If you are a bookseller – a REAL bookseller (and you will know this with no need for further amplification) – get this book. If you are a reader who aspires to a different dream, perhaps music, or art, or inventing a better type of concrete, get this book. Then go somewhere and have a cup of coffee, maybe a nice turkey and artichoke sandwich at the neighborhood Panera with Stuart, and see if you aren’t better for having done it.

In a world and an economy that threatens our belief in who we are and what we do, there is an enduring message here. It's not that change doesn't happen -- Stuart readily admits that change is inevitable. It's not about magical thinking. It's not even about positive thinking and all that Norman Vincent Peale stuff.

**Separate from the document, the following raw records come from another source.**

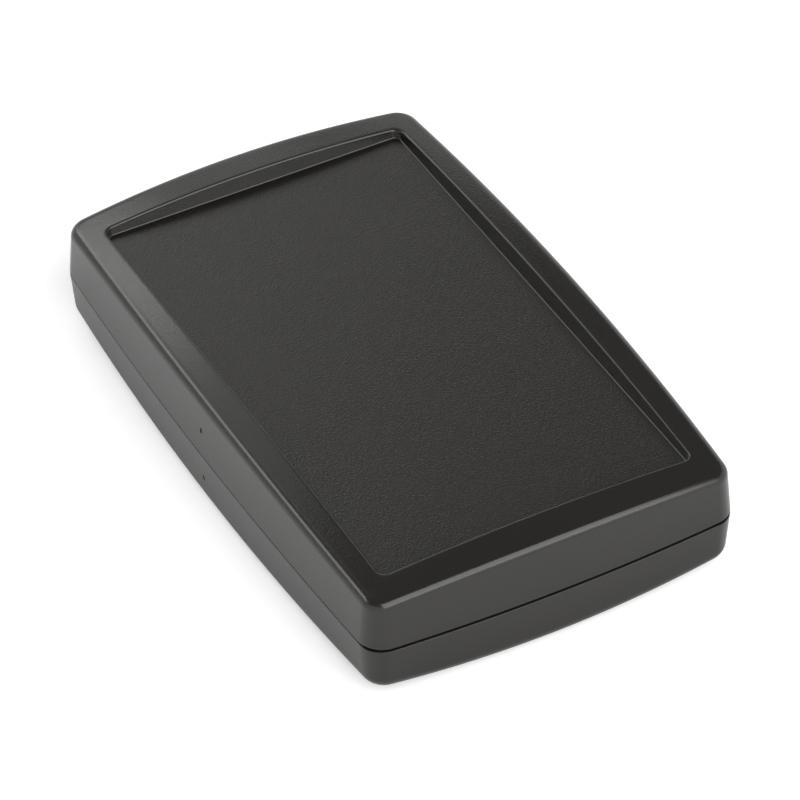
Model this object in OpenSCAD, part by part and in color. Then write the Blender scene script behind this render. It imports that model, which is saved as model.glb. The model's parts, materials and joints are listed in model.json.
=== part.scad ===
// Hand-held electronics enclosure: two moulded halves with bowed sides, a crowned top with a
// flat recess, and four screws driven from below. Millimetres. The case stands on z = 0, its
// length runs along Y and its width along X.

/* [Case] */
// Length over the bowed ends
body_l = 120; // [100:1:180]
// Width over the bowed long sides
body_w = 74; // [64:1:110]
// How far each long side bows out at its middle
side_bow = 1.8; // [0.6:0.1:4]
// How far each end bows out at its middle
end_bow = 1.75; // [0.6:0.05:3.5]
// Radius of the upright corners
corner_r = 4.6; // [4.2:0.1:8]
// Lean of the outer walls away from the parting line, in degrees
wall_draft = 4.5; // [1:0.5:5]
// Thickness of the side walls
wall_t = 2.2; // [1.9:0.1:2.8]

/* [Parting line] */
// Gap between the halves along the long sides
gap_side = 0.2; // [0.1:0.05:0.3]
// Gap between the halves at the ends and round the corners
gap_end = 0.6; // [0.2:0.05:0.8]
// Part of each corner over which the gap widens, in degrees
gap_ramp = 22; // [10:1:60]
// Height of the tongue on the lower half
tongue_h = 1.6; // [1:0.1:2.4]
// Thickness of the tongue
tongue_t = 1; // [0.8:0.1:1.2]
// Play between the tongue and the side of its rebate
tongue_play = 0.15; // [0.1:0.05:0.25]
// Play above the tongue
tongue_top_play = 0.3; // [0.2:0.1:0.6]
// Chamfer that leads the tongue in
tongue_lead = 0.3; // [0.1:0.05:0.4]

/* [Upper half] */
// Height of the crowned top above the parting line, at its centre
crown_h = 13.3; // [13:0.1:18]
// Drop of the crown from its centre to the long sides
crown_drop_side = 2.2; // [0.5:0.1:3]
// Drop of the crown from its centre to the ends
crown_drop_end = 2.05; // [0.5:0.05:3]
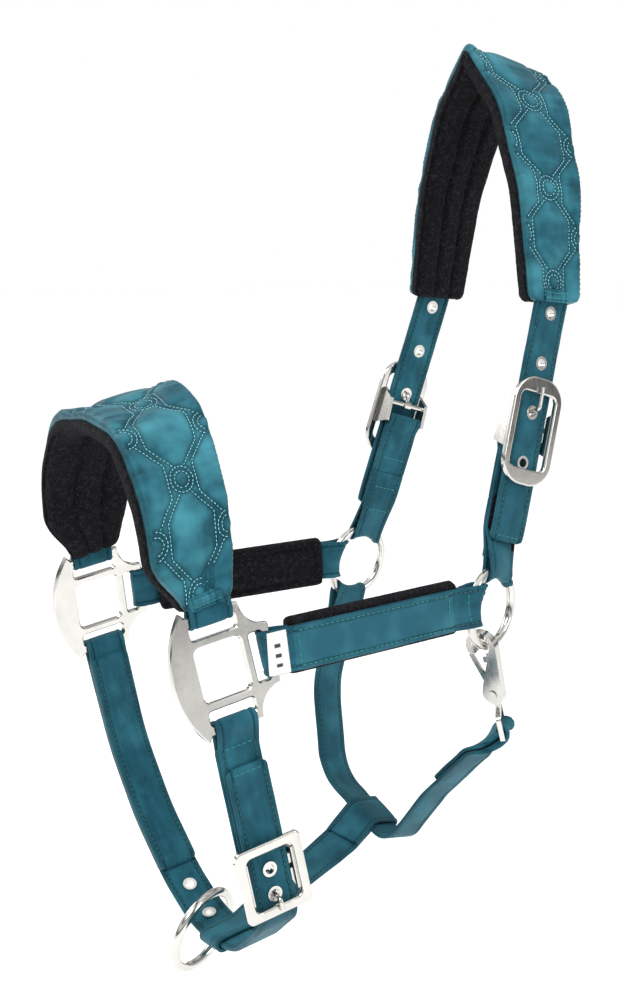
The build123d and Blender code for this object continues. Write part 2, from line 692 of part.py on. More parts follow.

No, Stuart Brent had a different card up his sleeve. It's simple, direct, yet almost Shakespearean in its insistence on being true to "thine own self." His trick is that even though he held very strong views he doesn't preach about a darn thing -- no self-help, not even much specific insider info on how to sell books. It's his story, who he is, that does all the heavy lifting. Philip Roth once called him a cross between a Chicago intellectual and a Persian rug dealer. I love it!

In the end, Stuart had to close his shop, a victim of the tsunami of megastores that wiped out so many independent bookstores in the 1990's. At the time he called himself an anachronism and perhaps he was. But what he was not was a failure. Stuart Brent survived the slings and arrows of bookselling for half a century, a feat worthy of the Purple Heart -- or at least a velvet jacket.